Review: ‘Bill Mauldin: A Life Up Front’
In many ways, Bill Mauldin lived out the American Dream, starting out as a physically unimposing ‘desert rat’ in the southwest, then joining the army and becoming a star soldier-cartoonist, and retiring as one of the best known editorial cartoonists in the country. He died in 2003.
In his new biography, Bill Mauldin: A Life Up Front, author Todd DePastino takes that famous life and digs out all the strange truths, the contradictions, the unknown motivations. Mauldin was a deeply conflicted man, DePastino finds, alternatively successful and unhappy because of his deep drive for acceptance.
Born in 1921 to a rough and tumble family, Mauldin had little going for him as a child besides an aptitude for art. In his teens, he went to Chicago to study, but despite a prodigious output he had little success landing his cartoons.
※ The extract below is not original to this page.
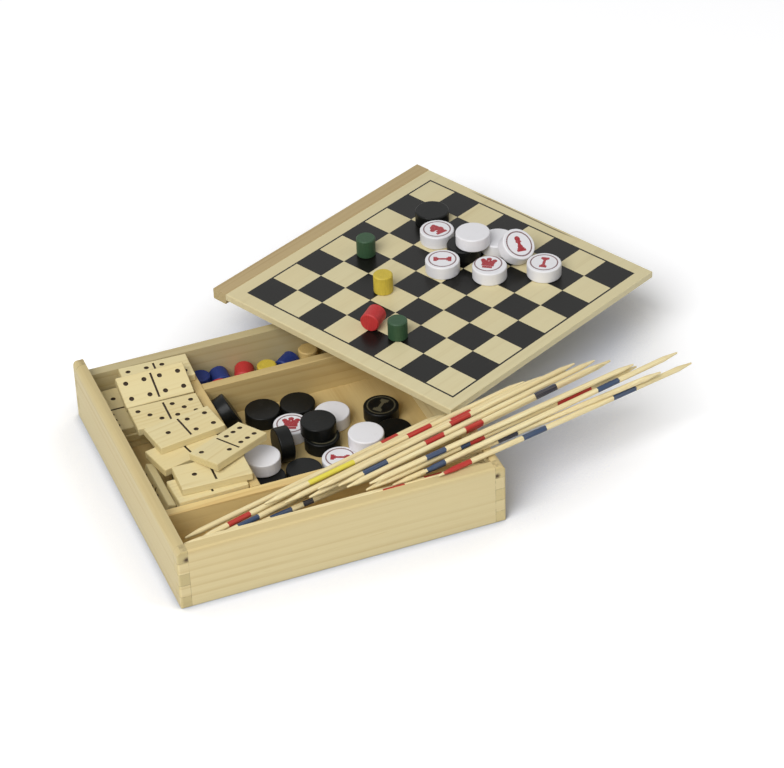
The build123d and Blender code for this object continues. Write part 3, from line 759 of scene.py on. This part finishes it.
class GAMESBOX_OT_men(bpy.types.Operator):
    """White and black lacquered men, some printed with a ring and a chess figure"""
    bl_idname = "gamesbox.men"
    bl_label = "Draughtsmen"

    def execute(self, context):
        ink, paint = context.scene.games_print, context.scene.games_paint
        white, black = paint.man_white, paint.man_black
        red, gold = (ink.red_ink, ink.ring_ink), (ink.gold_ink, ink.gold_ink)
        for name, prints in WHITE_PRINTS.items():
            below = FLOOR if name == "discs_white_main" else ON_LID
            self.man(name, [name], white, self.lying(prints, below), red, ink)
        for name, prints in BLACK_PRINTS.items():
            self.man(name, [name], black, self.lying(prints, FLOOR), gold, ink)
        self.man("men_white", ["disc_white_plain_low", "disc_white_plain_top", "disc_white_upper",
                               "disc_white_left"], white, [], red, ink)
        self.man("men_black", ["disc_black_lid_rear", "disc_black_lid_front", "disc_black_upper",
                               "disc_black_left", "disc_black_on_rim", "disc_black_leaning"],
                 black, [], gold, ink)
        self.man("disc_white_leaning", ["disc_white_leaning"], white,
                 [(self.leaning(), "pawn", 1.0)], red, ink)
        return {"FINISHED"}

    def man(self, label, nodes, base, prints, inks, ink):
        """One lacquer for these nodes, with its prints."""
        finish = Finish(label)
        shade = self.lacquer(finish, base)
        for place, figure, scale in prints:
            shade = self.stamp(finish, shade, finish.local(place), figure, scale, inks, ink)
        finish.surface(Base_Color=shade)
        finish.paint(*nodes)

    def lying(self, prints, below):
        """Frames, figures and scales of the prints of men that lie at this height."""
        return [(lay(x, y, below + MAN_T, heading - 90), figure, scale)
                for x, y, figure, heading, scale in prints]

    def leaning(self):
        """Frame of the print of the man that leans on another."""
        slant, heading = radians(LEAN_TILT), radians(LEAN_HEADING)
        reach = MAN_D / 2 + (MAN_T + TOUCH) * cos(slant) / sin(slant)
        place = lean(MAN_D / 2, PROPPER[0] - reach * cos(heading),
                     PROPPER[1] - reach * sin(heading), ON_LID + TOUCH, LEAN_HEADING, LEAN_TILT)
        return place @ at(0, 0, MAN_T) @ turn("Z", -105)

    def lacquer(self, finish, base):
        """Sprayed lacquer over turned wood: orange peel and scuffs."""
        where = finish.local()
        peel = finish.noise(where, (0.9, 0.9, 0.9), 3.0, 0.55)
        scuff = finish.noise(where, (0.25, 0.25, 0.5), 4.0, 0.65, 2.0)
        worn = finish.ease(scuff, 0.55, 0.8, 0.0, 0.35)
        pale = max(base) > 0.3
        shade = finish.blend(worn, tuple(base), (0.62, 0.60, 0.58) if pale else (0.03, 0.03, 0.03))
        finish.surface(Roughness=finish.math("MULTIPLY_ADD", scuff, 0.25, 0.28 if pale else 0.24),
                       Specular_IOR_Level=0.4 if pale else 0.16,
                       Coat_Weight=0.1 if pale else 0.02, Coat_Roughness=0.2)
        finish.bump(peel, 0.00004)
        return shade

    def stamp(self, finish, shade, where, figure, scale, inks, ink):
        """A ring and a figure printed on the upper face."""
        figure_ink, ring_ink = inks
        soft = finish.noise(where, (1.6, 1.6, 1.6), 2.0)
        where = finish.vector("ADD", where, finish.join(
            finish.math("MULTIPLY_ADD", soft, 0.3, -0.15),
            finish.math("MULTIPLY_ADD", soft, -0.3, 0.15), 0.0))
        flat = finish.vector("MULTIPLY", where, (1, 1, 0))
        on_face = finish.math("GREATER_THAN", finish.parts(where)[2], -0.12)
        off = finish.math("SUBTRACT", finish.vector("LENGTH", flat), ink.ring_radius / MM)
        ring = finish.ease(finish.math("ABSOLUTE", off), 0.28, 0.5, 1.0, 0.0)
        ring = finish.math("MULTIPLY", ring, finish.ease(soft, 0.2, 0.6, 0.6, 1.0))
        shade = finish.blend(finish.math("MULTIPLY", on_face, ring), shade, ring_ink)
        discs, bars = FIGURES[figure]
        flat = finish.vector("DIVIDE", flat, (scale, scale, 1.0))
        masks = []
        for x, y, radius in discs:
            masks.append(finish.math("LESS_THAN", finish.vector("DISTANCE", flat, (x, y, 0)), radius))
        for x, y, half_x, half_y in bars:
            offset = finish.vector("SUBTRACT", flat, (x, y, 0))
            masks.append(finish.inside(offset, (half_x, half_y, 1.0)))
        solid = finish.ease(soft, 0.15, 0.5, 0.7, 1.0)
        printed = finish.math("MULTIPLY", finish.either(masks), solid)
        return finish.blend(finish.math("MULTIPLY", on_face, printed), shade, figure_ink)


# ---------------------------------------------------------------- pegs
class GAMESBOX_OT_pegs(bpy.types.Operator):
    """Stained wooden pegs in the lid and the rear compartment"""
    bl_idname = "gamesbox.pegs"
    bl_label = "Pegs"

    nodes = {
        "green": ("peg_green_rear", "peg_green_front"),
        "yellow": ("peg_yellow", "peg_yellow_in_tray"),
        "red": ("peg_red", "pegs_red_in_tray"),
        "blue": ("pegs_blue_in_tray",),
        "plain": ("peg_plain_in_tray",),
    }

    def execute(self, context):
        paint = context.scene.games_paint
        for number, (stain, names) in enumerate(self.nodes.items()):
            finish = Finish("peg_" + stain)
            where = finish.local()
            base = tuple(getattr(paint, stain))
            grain = finish.noise(where, (1.6, 1.6, 0.15), 3.0, 0.6, number)
            patch = finish.noise(where, (0.14, 0.14, 0.14), 2.0, 0.5, number + 2.0)
            darker = dim(base, 0.62)
            shade = finish.blend(finish.ease(grain, 0.3, 0.75, 0.0, 0.55), base, darker)
            shade = finish.blend(finish.ease(patch, 0.4, 0.75, 0.0, 0.25), shade, darker)
            finish.surface(Base_Color=shade, Specular_IOR_Level=0.3,
                           Roughness=finish.math("MULTIPLY_ADD", grain, 0.2, 0.42))
            finish.bump(grain, 0.00008)
            finish.paint(*names)
        return {"FINISHED"}


# ---------------------------------------------------------------- sticks
# node: for each stick, its left tip, turn and tilt, and its painted bands from that tip.
STICKS = {
    "sticks_inner_low": [
        ((-78.4, -67.9, 25.7), 15.5, 0.0, [(125, 136, "red")]),
        ((-77.4, -76.3, 25.7), 13.5, 0.0, []),
        ((-78.3, -80.4, 25.7), 12.2, 0.0, [(46, 59, "blue"), (66, 72, "dark")])],
    "sticks_inner_high": [
        ((-74.4, -76.4, 29.05), 17.0, 0.0, [(19, 33, "red")]),
        ((-75.0, -81.2, 29.05), 16.6, 0.0, [(24, 37, "blue")])],
    "sticks_inner_front": [
        ((-82.5, -80.0, 32.2), 0.0, 0.0, [(131, 141, "red")]),
        ((-82.5, -83.2, 33.9), 0.0, 0.0, [(107, 119, "red")])],
    "sticks_outer_low": [
        ((53.9, -87.2, 38.1), 12.1, 0.5, [(3, 20, "red"), (53, 68, "blue"), (112, 127, "blue")]),
        ((30.6, -81.4, 35.15), 7.9, 3.0, [(19, 31, "blue"), (63, 75, "dark")]),
        ((16.9, -78.8, 34.45), 10.2, 3.0, [(11, 22, "red"), (118, 140, "red")])],
    "sticks_outer_mid": [
        ((13.4, -72.7, 34.25), 12.5, 3.0, [(69, 80, "red"), (115, 129, "dark")]),
        ((-11.5, -71.0, 33.05), 12.6, 3.0, [(33, 48, "blue")]),
        ((-24.8, -70.6, 33.35), 13.3, 2.5, [(105, 118, "red")]),
        ((-35.0, -68.1, 33.95), 12.7, 2.0, [(27, 55, "yellow"), (89, 104, "red")])],
    "sticks_outer_high": [
        ((45.4, -83.1, 39.35), 11.1, 3.0, [(4, 15, "blue"), (112, 126, "blue")]),
        ((20.5, -82.4, 38.05), 10.5, 3.0, [(52, 58, "blue"), (58, 67, "red"), (113, 135, "red")]),
        ((4.0, -73.1, 37.15), 12.6, 3.0, [(15, 30, "blue"), (54, 66, "red")]),
        ((-6.6, -70.6, 36.65), 12.6, 3.0, [(83, 96, "red")]),
        ((7.5, -76.2, 37.35), 12.2, 3.0, [(74, 85, "red"), (119, 133, "dark")])],
    "sticks_outer_top": [
        ((17.5, -82.8, 41.35), 10.0, 3.0, [(34, 46, "blue")])],
}


class GAMESBOX_OT_sticks(bpy.types.Operator):
    """Pale wooden pick-up sticks with painted bands"""
    bl_idname = "gamesbox.sticks"
    bl_label = "Pick-up sticks"

    def execute(self, context):
        wood, paint = context.scene.games_timber, context.scene.games_paint
        for number, (name, sticks) in enumerate(STICKS.items()):
            finish = Finish(name)
            frames = [at(*tip) @ turn("Z", yaw) @ turn("Y", -tilt) for tip, yaw, tilt, _ in sticks]
            along = finish.local(frames[0])
            fibre = finish.noise(along, (0.05, 2.4, 2.4), 3.0, 0.65, 80.0 + number)
            slow = finish.noise(along, (0.012, 0.12, 0.12), 2.0, 0.5, 90.0 + number)
            shade = finish.blend(finish.ease(fibre, 0.3, 0.8), wood.stick_light, wood.stick_dark)
            shade = finish.blend(finish.ease(slow, 0.4, 0.8, 0.0, 0.5), shade, wood.stick_dark)
            for place, (_, _, _, bands) in zip(frames, sticks):
                if bands:
                    shade = self.bands(finish, shade, finish.local(place), bands, fibre, paint)
            finish.surface(Base_Color=shade, Specular_IOR_Level=0.35,
                           Roughness=finish.math("MULTIPLY_ADD", fibre, 0.2, 0.45))
            finish.bump(fibre, 0.00008)
            finish.paint(name)
        return {"FINISHED"}

    def bands(self, finish, shade, where, bands, fibre, paint):
        """Painted bands on one stick, with uneven ends."""
        ragged = finish.noise(where, (0.1, 1.3, 1.3), 2.0)
        x = finish.math("ADD", finish.parts(where)[0], finish.math("MULTIPLY_ADD", ragged, 1.4, -0.7))
        from_axis = finish.vector("LENGTH", finish.vector("MULTIPLY", where, (0, 1, 1)))
        near = finish.math("LESS_THAN", from_axis, STICK_D / 2 + 0.12)
        cover = finish.math("MULTIPLY", near, finish.ease(fibre, 0.45, 0.8, 1.0, 0.8))
        for start, end, stain in bands:
            mask = finish.math("MULTIPLY", cover, finish.between(x, start, end))
            shade = finish.blend(mask, shade, getattr(paint, "band_" + stain))
        return shade


# ---------------------------------------------------------------- panel
OPERATORS = (GAMESBOX_OT_stage, GAMESBOX_OT_tray, GAMESBOX_OT_lid, GAMESBOX_OT_dominoes,
             GAMESBOX_OT_men, GAMESBOX_OT_pegs, GAMESBOX_OT_sticks)


class GAMESBOX_PT_panel(bpy.types.Panel):
    """Lists the settings and the steps that dress the games box"""
    bl_idname = "GAMESBOX_PT_panel"
    bl_label = "Games box"
    bl_space_type = "VIEW_3D"
    bl_region_type = "UI"
    bl_category = "Games box"

    def draw(self, context):
        """The steps first, then each group of settings."""
        for operator in OPERATORS:
            self.layout.operator(operator.bl_idname)
        for name, group in SETTINGS:
            box = self.layout.box()
            box.label(text=group.__doc__)
            for field in group.__annotations__:
                box.prop(getattr(context.scene, name), field)


def register():
    """Add the settings, the steps and the panel."""
    for name, group in SETTINGS:
        bpy.utils.register_class(group)
        setattr(bpy.types.Scene, name, bpy.props.PointerProperty(type=group))
    for made in (*OPERATORS, GAMESBOX_PT_panel):
        bpy.utils.register_class(made)


def unregister():
    """Take them away again."""
    for made in reversed((*OPERATORS, GAMESBOX_PT_panel)):
        bpy.utils.unregister_class(made)
    for name, group in reversed(SETTINGS):
        delattr(bpy.types.Scene, name)
        bpy.utils.unregister_class(group)


def main():
    """Run every step once."""
    register()
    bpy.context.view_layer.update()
    bpy.ops.gamesbox.stage()
    bpy.ops.gamesbox.tray()
    bpy.ops.gamesbox.lid()
    bpy.ops.gamesbox.dominoes()
    bpy.ops.gamesbox.men()
    bpy.ops.gamesbox.pegs()
    bpy.ops.gamesbox.sticks()


if __name__ == "__main__":
    main()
With no other options (like many other enlistees), Mauldin signed up for the army and started cartooning for a service newsletter. From the start, his work focused on the lives of the grunts, who trudged through mud and faced the disrespect of superiors.
Using Mauldin’s writings, interviews and those cartoons, DePastino follows the young, driven man as he developed as a person and illustrator. And, soon enough, followed him over the Atlantic into the hell of World War II.